Firefighters were still mopping up the largely gutted house at 8119 189th St. Court E. late into the afternoon Sunday. Authorities began removing the bodies about 5:30 p.m.

Some people reported hearing popping sounds that sounded like gunshots at the time of the fire, while others described the noise as coming from the fire, Troyer said.

While Powell had not been arrested or charged in his wife's disappearance, he had been a person of interest in the case from the start.

Susan Powell, a Puyallup native, was 28 when she was reported missing Dec. 7, 2009. Josh Powell told police he last saw his wife around midnight, when he put their sons in a minivan and took them on a late-night camping trip in Utah's west desert in freezing temperatures.
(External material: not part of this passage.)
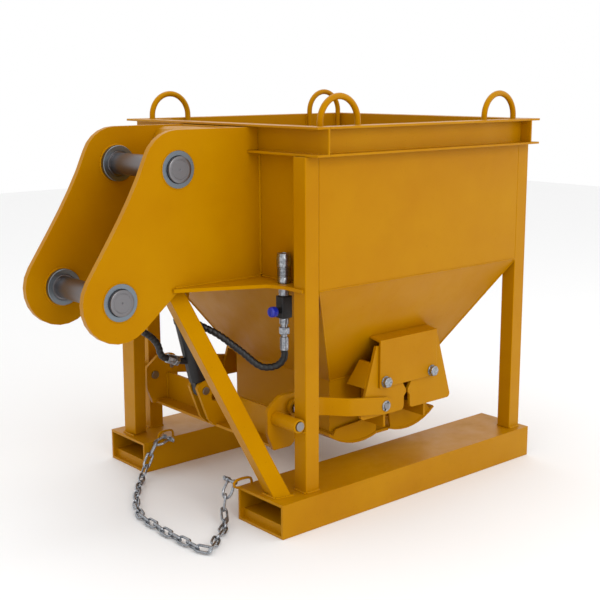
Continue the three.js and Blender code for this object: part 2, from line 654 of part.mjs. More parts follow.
for (const [name, side] of [['near', -1], ['far', 1]]) {
  add(`rim_channel_${name}`, rimAlong(side), PAINT);
  add(`lifting_eye_front_${name}`, liftingEye(HOPPER_X - EYE.x, side), PAINT);
  add(`lifting_eye_back_${name}`, liftingEye(HOPPER_X + EYE.x, side), PAINT);
  add(`leg_front_${name}`, leg(HOPPER_X - BOX_HALF - GAP - TUBE, side), PAINT);
  add(`leg_back_${name}`, leg(HOPPER_X + BOX_HALF + GAP, side), PAINT);
  add(`fork_pocket_${name}`, forkPocket(side), PAINT);
  add(`brace_${name}`, brace(side), PAINT);
  add(`corner_gusset_${name}`, cornerGusset(side), PAINT);
  add(`hitch_ear_${name}`, hitchEar(side), PAINT);
  add(`pin_boss_upper_${name}`, pinBoss(UPPER_PIN, side), STEEL);
  add(`pin_boss_lower_${name}`, pinBoss(LOWER_PIN, side), STEEL);
  add(`pivot_sleeve_${name}`, pivotSleeve(side), PAINT);
  add(`yoke_pin_${name}`, yokePin(side), STEEL);
  add(`hinge_bracket_${name}`, hingeBracket(side), PAINT);
  add(`jaw_bolt_left_${name}`, hexBolt(JAW_PIVOTS.left, side), ZINC);
  add(`jaw_bolt_right_${name}`, hexBolt(JAW_PIVOTS.right, side), ZINC);
  add(`link_${name}`, link(side), PAINT);
  add(`link_stub_${name}`, headedPin(LINK_POINT, 8, 17, side, [304, 340], 5), STEEL);
  add(`link_pin_${name}`, headedPin(JAW_PIN, 10, 17, side, [340, 371], 5), STEEL);
}

add('hitch_pin_upper', hitchPin(UPPER_PIN), STEEL);
add('hitch_pin_lower', hitchPin(LOWER_PIN), STEEL);
add('yoke', yoke(), PAINT);
add('jaw_left', jaw('left'), PAINT);
add('jaw_right', jaw('right'), PAINT);
add('cylinder_foot_pin', cylinderY(FOOT_PIN, 12, [-31, 31], 20), STEEL);
add('cylinder_barrel', cylinderBarrel(), BLACK);
add('cylinder_rod', cylinderRod(), STEEL);
add('cylinder_top_bracket', topBracket(), PAINT);
add('cylinder_top_pin', cylinderY(TOP_PIN, 12, [-29, 29], 20), STEEL);
add('hose_coupler', hoseCoupler(), ZINC);
add('flow_valve', flowValve(), BLACK);
add('valve_knob', valveKnob(), BLUE);
add('hose', sweep(HOSE_ROUTE, 10.5, 8, 40), BLACK);
add('chain', sweep(CHAIN_ROUTE, CHAIN_RADIUS, 8, 30), ZINC);
add('shackle_near', shackle([-331, -229, 112], [-355, -229, 66], [-268, -192]), ZINC);
add('shackle_far', shackle([-248, 229, 110], [-294, 229, 96], [268, 192]), ZINC);

export default skip;
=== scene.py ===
# %% [markdown]
# A jaw-discharge concrete skip: a square steel hopper that a fork lift or an excavator carries.
# The working model is loaded as a fixed frame. Its parts have their true place and size, and
# this script gives them the looks: rounded tube corners, weld beads, a real chain, and paint.

# %% Load the frame
import json
import math

import bmesh
import bpy
import numpy as np
from mathutils import Euler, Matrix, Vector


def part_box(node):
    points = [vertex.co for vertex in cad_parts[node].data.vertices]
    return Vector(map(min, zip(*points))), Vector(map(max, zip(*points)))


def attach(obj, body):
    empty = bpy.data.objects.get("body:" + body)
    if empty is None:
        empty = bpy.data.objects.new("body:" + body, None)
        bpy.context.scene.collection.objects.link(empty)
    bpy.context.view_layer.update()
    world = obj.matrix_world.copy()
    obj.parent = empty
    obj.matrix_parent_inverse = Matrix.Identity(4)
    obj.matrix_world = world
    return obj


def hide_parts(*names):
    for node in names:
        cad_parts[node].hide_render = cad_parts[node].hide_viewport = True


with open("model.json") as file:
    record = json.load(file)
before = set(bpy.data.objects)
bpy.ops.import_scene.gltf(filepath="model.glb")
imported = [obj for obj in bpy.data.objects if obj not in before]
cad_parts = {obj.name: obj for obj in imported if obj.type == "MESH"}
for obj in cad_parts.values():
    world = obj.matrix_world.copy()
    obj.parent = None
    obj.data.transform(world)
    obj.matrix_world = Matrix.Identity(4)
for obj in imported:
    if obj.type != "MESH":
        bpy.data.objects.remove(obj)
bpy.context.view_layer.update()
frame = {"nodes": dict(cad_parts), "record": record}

NODES = frame["nodes"]
print("frame loaded:", len(NODES), "nodes")

# %% [markdown]
# The camera comes first, so that every later piece can be judged through it. It stands at the
# hitch end, a little above the rim, and looks down by about eleven degrees.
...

Powell then moved back to the Puyallup area, where both his father and Susan Powell's parents live.

The boys were removed from Josh Powell's custody Sept. 22, the same day Josh Powell's father, Steven Powell, with whom the three were living, was arrested and charged with possessing child pornography. Temporary custody of the children was awarded by a judge to Susan Powell's parents, Chuck and Judy Cox of Puyallup.

Last week, a judge ordered that the boys remain in the custody of the grandparents.
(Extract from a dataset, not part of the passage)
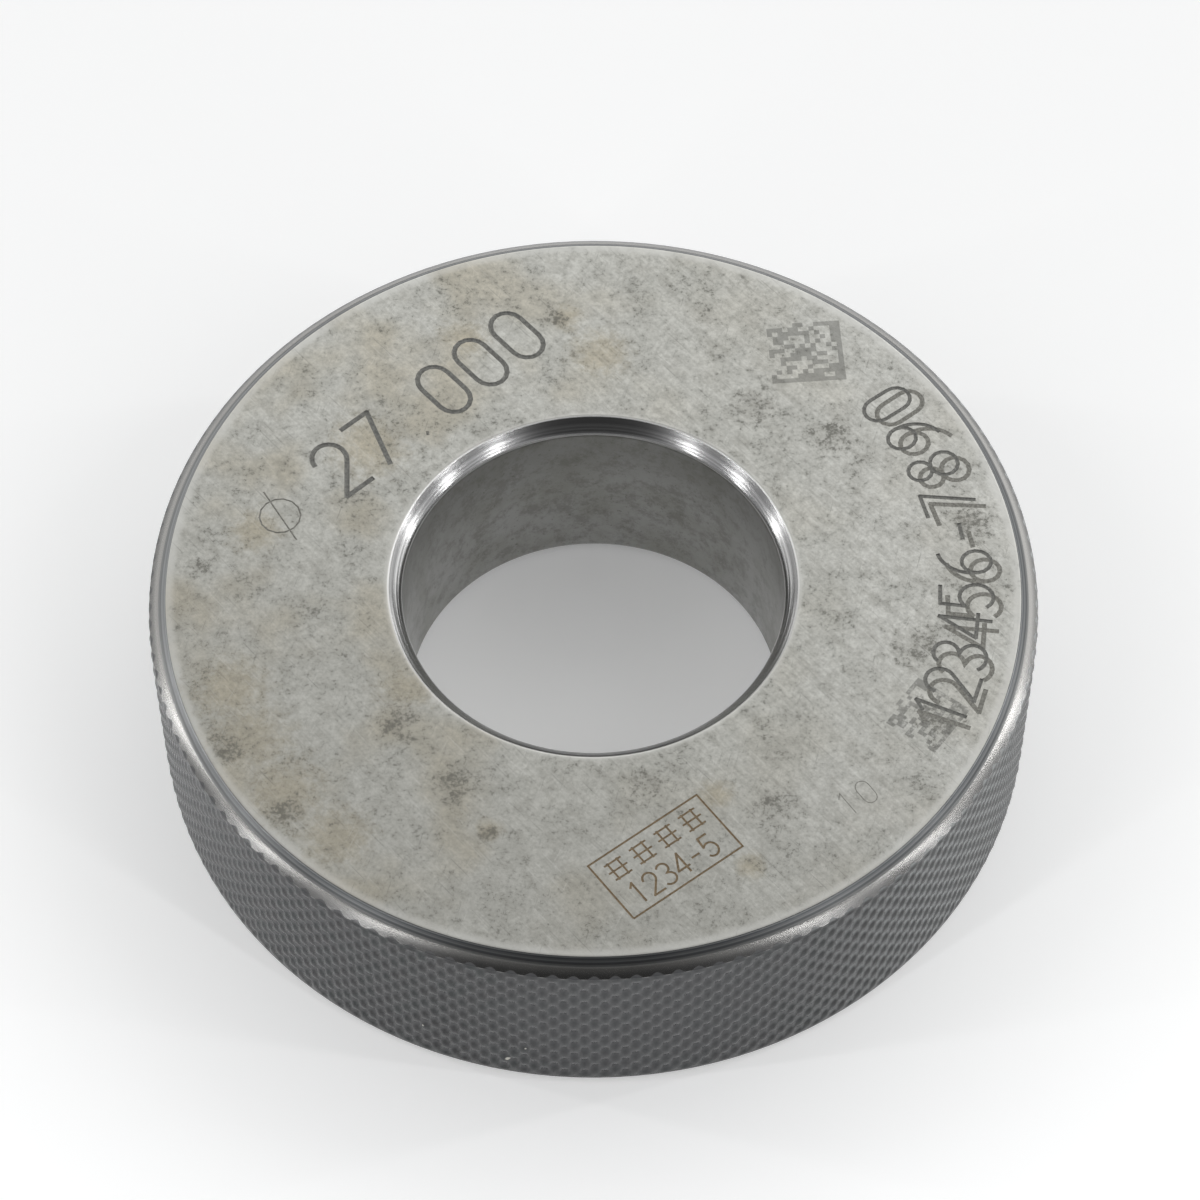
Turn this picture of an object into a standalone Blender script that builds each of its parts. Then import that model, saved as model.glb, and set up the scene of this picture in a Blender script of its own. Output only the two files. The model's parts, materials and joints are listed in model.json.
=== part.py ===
"""A setting ring gauge: a thick hardened steel ring with a lapped bore, two ground faces and a
diamond-knurled rim.

Metres, +Z up. The origin is the middle of the underside, and +Z is the axis of the bore.
"""

import math

import bmesh
import bpy

# Driving dimensions
OUTER_DIAMETER = 0.063
THICKNESS = 0.016
BORE_DIAMETER = 0.027
BORE_CHAMFER = 0.001

# The rim beside each face: a broken edge on the ground face, a corner, then a chamfer to the knurl
RIM_WIDTH = 0.00135
EDGE_WIDTH = 0.0005
EDGE_DROP = 0.00045
CHAMFER_DROP = 0.00105

# The diamond knurl: tooth spacing round the rim and along the axis, and the depth of its grooves
KNURL_PITCH = 0.001414
KNURL_LEAD = 0.001612
KNURL_DEPTH = 0.0002

# Finish
STEEL_COLOUR = (0.46, 0.45, 0.42, 1.0)
STEEL_ROUGHNESS = 0.42
SMOOTH_ANGLE = math.radians(25)

# Values that follow from them
CREST_RADIUS = OUTER_DIAMETER / 2
LAND_RADIUS = CREST_RADIUS - RIM_WIDTH
CORNER_RADIUS = LAND_RADIUS + EDGE_WIDTH
CHAMFER_SLOPE = (CHAMFER_DROP - EDGE_DROP) / (CREST_RADIUS - CORNER_RADIUS)
TEETH_ROUND = 2 * round(math.pi * CREST_RADIUS / KNURL_PITCH)
KNURL_BANDS = round((THICKNESS - 2 * CHAMFER_DROP) / (KNURL_LEAD / 2))


def clear_scene():
    for obj in list(bpy.data.objects):
        bpy.data.objects.remove(obj, do_unlink=True)


def steel():
    material = bpy.data.materials.new("ground_steel")
    material.use_nodes = True
    shader = material.node_tree.nodes["Principled BSDF"]
    shader.inputs["Base Color"].default_value = STEEL_COLOUR
    shader.inputs["Roughness"].default_value = STEEL_ROUGHNESS
    shader.inputs["Metallic"].default_value = 1.0
    return material


def loop(bm, points):
    """A closed loop of vertices round the axis, from the radius and height of each."""
    turn = 2 * math.pi / len(points)
    made = []
    for step, (radius, height) in enumerate(points):
        angle = step * turn
        made.append(bm.verts.new((radius * math.cos(angle), radius * math.sin(angle), height)))
    return made


def circle(bm, count, radius, height):
    return loop(bm, [(radius, height)] * count)


def strip(bm, first, second):
    """Fills between two loops. One may hold a whole multiple of the other's vertices."""
    fine, coarse = (first, second) if len(first) >= len(second) else (second, first)
    share = len(fine) // len(coarse)
    for step in range(len(coarse)):
        along = [fine[(step * share + part) % len(fine)] for part in range(share + 1)]
        bm.faces.new(along + [coarse[(step + 1) % len(coarse)], coarse[step]])


def is_groove(step, level):
    """Grooves cross at every second point of the lattice, and teeth stand on the others."""
    return (step + level) % 2 == 0


def chamfer_height(radius, upper):
    """The height of the rim chamfer's cone at a radius, on the upper or the lower side."""
    drop = EDGE_DROP + (radius - CORNER_RADIUS) * CHAMFER_SLOPE
    return THICKNESS - drop if upper else drop


def knurl_level(bm, level):
    """One level of the knurl's lattice. The first and the last lie on the chamfers, which cut the
    teeth off in scallops."""
    crest_span = THICKNESS - 2 * CHAMFER_DROP
    points = []
    for step in range(2 * TEETH_ROUND):
        radius = CREST_RADIUS - KNURL_DEPTH if is_groove(step, level) else CREST_RADIUS
        if level in (0, KNURL_BANDS):
            height = chamfer_height(radius, upper=level > 0)
        else:
            height = CHAMFER_DROP + crest_span * level / KNURL_BANDS
        points.append((radius, height))
    return loop(bm, points)


def knurl_band(bm, lower, upper, level):
    """Fills between two levels, folding each square of the lattice along the groove across it."""
    for step in range(len(lower)):
        after = (step + 1) % len(lower)
        if is_groove(step, level):
            bm.faces.new((lower[step], lower[after], upper[after]))
            bm.faces.new((lower[step], upper[after], upper[step]))
        else:
            bm.faces.new((lower[step], lower[after], upper[step]))
            bm.faces.new((lower[after], upper[after], upper[step]))


def ring_body():
    bm = bmesh.new()
    bore_steps = TEETH_ROUND // 2
    bore_radius = BORE_DIAMETER / 2

    knurl = [knurl_level(bm, level) for level in range(KNURL_BANDS + 1)]
    for level in range(KNURL_BANDS):
        knurl_band(bm, knurl[level], knurl[level + 1], level)

    ends = []
    for upper, knurl_end in ((False, knurl[0]), (True, knurl[-1])):
        face = THICKNESS if upper else 0.0
        inward = -1 if upper else 1
        corner = circle(bm, TEETH_ROUND, CORNER_RADIUS, face + inward * EDGE_DROP)
        land = circle(bm, TEETH_ROUND, LAND_RADIUS, face)
        mouth = circle(bm, bore_steps, bore_radius + BORE_CHAMFER, face)
        bore_end = circle(bm, bore_steps, bore_radius, face + inward * BORE_CHAMFER)
        section = [knurl_end, corner, land, mouth, bore_end]
        for first, second in zip(section, section[1:]):
            strip(bm, first, second)
        ends.append(bore_end)
    strip(bm, ends[0], ends[1])

    bmesh.ops.recalc_face_normals(bm, faces=bm.faces)
    mesh = bpy.data.meshes.new("ring_body")
    bm.to_mesh(mesh)
    bm.free()
    mesh.shade_smooth()
    mesh.set_sharp_from_angle(angle=SMOOTH_ANGLE)
    mesh.materials.append(steel())
    ring = bpy.data.objects.new("ring_body", mesh)
    bpy.context.scene.collection.objects.link(ring)
    return ring


clear_scene()
ring_body()
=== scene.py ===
"""The looks of a setting ring gauge: its knurled rim, turned chamfers, lapped bore, and ground face with
the marks and stains of long use.

Metres, +Z up. The ring stands on the floor at the origin, marked face up, and the viewer is at -Y.
"""

import json
import math

import bmesh
import bpy
import numpy as np
from mathutils import Matrix, Vector

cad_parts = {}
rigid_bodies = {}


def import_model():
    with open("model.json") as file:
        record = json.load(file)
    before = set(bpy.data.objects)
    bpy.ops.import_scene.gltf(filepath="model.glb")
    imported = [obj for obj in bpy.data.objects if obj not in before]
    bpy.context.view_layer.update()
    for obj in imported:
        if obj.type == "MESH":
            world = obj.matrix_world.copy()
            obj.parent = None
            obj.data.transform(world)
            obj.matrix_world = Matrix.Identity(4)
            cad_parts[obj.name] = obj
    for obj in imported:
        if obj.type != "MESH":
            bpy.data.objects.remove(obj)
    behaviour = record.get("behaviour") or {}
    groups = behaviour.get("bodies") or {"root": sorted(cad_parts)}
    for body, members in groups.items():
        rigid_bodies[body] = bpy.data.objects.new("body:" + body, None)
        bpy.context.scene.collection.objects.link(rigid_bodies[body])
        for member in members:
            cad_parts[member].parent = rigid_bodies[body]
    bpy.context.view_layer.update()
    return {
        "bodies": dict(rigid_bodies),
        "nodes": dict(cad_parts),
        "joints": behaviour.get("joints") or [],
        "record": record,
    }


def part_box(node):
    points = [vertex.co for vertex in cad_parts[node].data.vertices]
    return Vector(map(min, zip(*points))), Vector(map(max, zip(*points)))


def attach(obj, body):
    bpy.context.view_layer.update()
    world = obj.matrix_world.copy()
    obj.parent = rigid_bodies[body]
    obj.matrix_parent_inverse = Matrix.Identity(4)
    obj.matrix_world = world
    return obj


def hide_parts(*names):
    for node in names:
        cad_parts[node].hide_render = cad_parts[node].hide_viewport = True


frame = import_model()
RING_LOW, RING_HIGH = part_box("ring_body")

MM = 0.001

# The ring's section, as in the solid
CREST_RADIUS = RING_HIGH.x
THICKNESS = RING_HIGH.z - RING_LOW.z
BORE_RADIUS = 13.5 * MM
BORE_CHAMFER = 1.0 * MM
MOUTH_RADIUS = BORE_RADIUS + BORE_CHAMFER
LAND_RADIUS = CREST_RADIUS - 1.35 * MM
CORNER_RADIUS = LAND_RADIUS + 0.5 * MM
EDGE_DROP = 0.45 * MM
CHAMFER_DROP = 1.05 * MM
CHAMFER_SWELL = 0.03 * MM
CHAMFER_SLOPE = (CHAMFER_DROP - EDGE_DROP) / (CREST_RADIUS - CORNER_RADIUS)

# The knurl: teeth round the rim, bands of teeth along the axis, and the mesh steps across half a tooth
TEETH_ROUND = 140
KNURL_BANDS = 17
STEPS = 3
KNURL_DEPTH = 0.2 * MM

# How far each tooth's round crown reaches from its middle, round the rim and along the axis, in half teeth
CROWN_ACROSS = 0.62
CROWN_ALONG = 0.98

# How far the teeth fall away at their ends, over what length, and what is left of their depth there
END_FALL = 0.12 * MM
END_LENGTH = 0.6 * MM
END_DEPTH = 0.0

# The upright strip lights on each side: their bearing from the viewer in degrees, lower and upper end
STRIPS = ((49, 0.09, 0.60), (76, 0.07, 0.55), (102, 0.05, 0.40))
STRIP_DISTANCE = 0.38
STRIP_WIDTH = 0.014
STRIP_BRIGHTNESS = 12.9

# The floor, and how bright it glows in front of the ring and behind it, in the bore, and far away
FLOOR_RADIUS = 2.5
FLOOR_GLOW = (0.33, 0.20)
BORE_GLOW = 0.19
DISTANT_GLOW = 0.3

# The direction of the dark gap in the tent, where the viewer stands
TO_VIEWER = (0.0, -0.80, 0.60)

# The camera, from the ellipses of the bore and of the face
IMAGE_SIZE = 1200
SENSOR = 36.0
FOCAL_PIXELS = 4358.2
CAMERA_ELEVATION = math.radians(56.271)
CAMERA_ROLL = math.radians(-0.222)
CAMERA_DISTANCE = 306.66 * MM
CAMERA_TARGET = Vector((0.467 * MM, -1.543 * MM, THICKNESS))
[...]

Josh Powell has denied any role in his wife's disappearance and recently asked the judge to move his sons to a neutral caretaker, claiming his wife's parents — who have publicly implicated Josh Powell in their daughter's disappearance — were turning their two sons against him.

Chuck and Judy Cox declined to comment Sunday. Attorney Anne Bremner, who is representing the Cox family, said they have asked for time to grieve before speaking to the media.

Bremner learned about the deaths from a reporter in Salt Lake City. She then called Chuck Cox, who drove to Powell's house.

"It's unspeakable what he learned. It's horrific," Bremner said. "They've lost everything. They've lost their daughter. They've lost their grandkids."

Troyer said that Pierce County sheriff's investigators were coordinating with West Valley City police and that his office was seeking a search warrant for the house.

Steven Powell, who remains in jail in Pierce County, was notified of what happened Sunday and placed on suicide watch, Troyer said.

Steven Powell claimed last year that he and Susan Powell had a flirtatious relationship, and that he believed they were in love — allegations Chuck Cox dismissed as false, saying it was Powell who initiated unwanted sexual advances to her.

Troyer said the caseworker who went to the house Sunday was traumatized, and his detectives who had previously worked on the case were devastated.

"I feel bad for everybody ... so many people put so much work into this," Troyer said. Of Josh Powell, he said, "I wish he would have taken himself out and left the boys alone."

Troyer said police in Utah strongly believe Powell is responsible for the disappearance of his wife.

Denise Revels Robinson, assistant secretary of Children's Administration for DSHS, issued a statement saying, "All of us at the Department of Social and Health Services were shocked and deeply saddened by reports that Josh Powell had taken his own life and that of his two young children."

Robinson said the children were taken to the house as part of an ongoing court-ordered visitation schedule.

Robinson said the department will conduct a standard formal child-fatality review.

On her Facebook page, Susan Powell's best friend in West Valley City, Kiirsi Hellewell, expressed her grief, The Salt Lake Tribune reported.

"It's true. Feels like life is over," Hellewell said.

Denise Cox, the boys' aunt, told The Tribune she is in shock and was headed to her parents' house Sunday.

Cox had just seen her nephews at her parents' Saturday and joked about leaving the house because Charlie commanded her to come back to see him Sunday. She said it was funny that he didn't ask her to come back, he told her to — which the family thought was cute.

On Thursday, Braden Powell spent time with Cox and was affectionate, she said.

"He gave me a hug and a kiss and said 'I love you' before he left," she said. "It was the best feeling ever and almost brought tears to my eyes."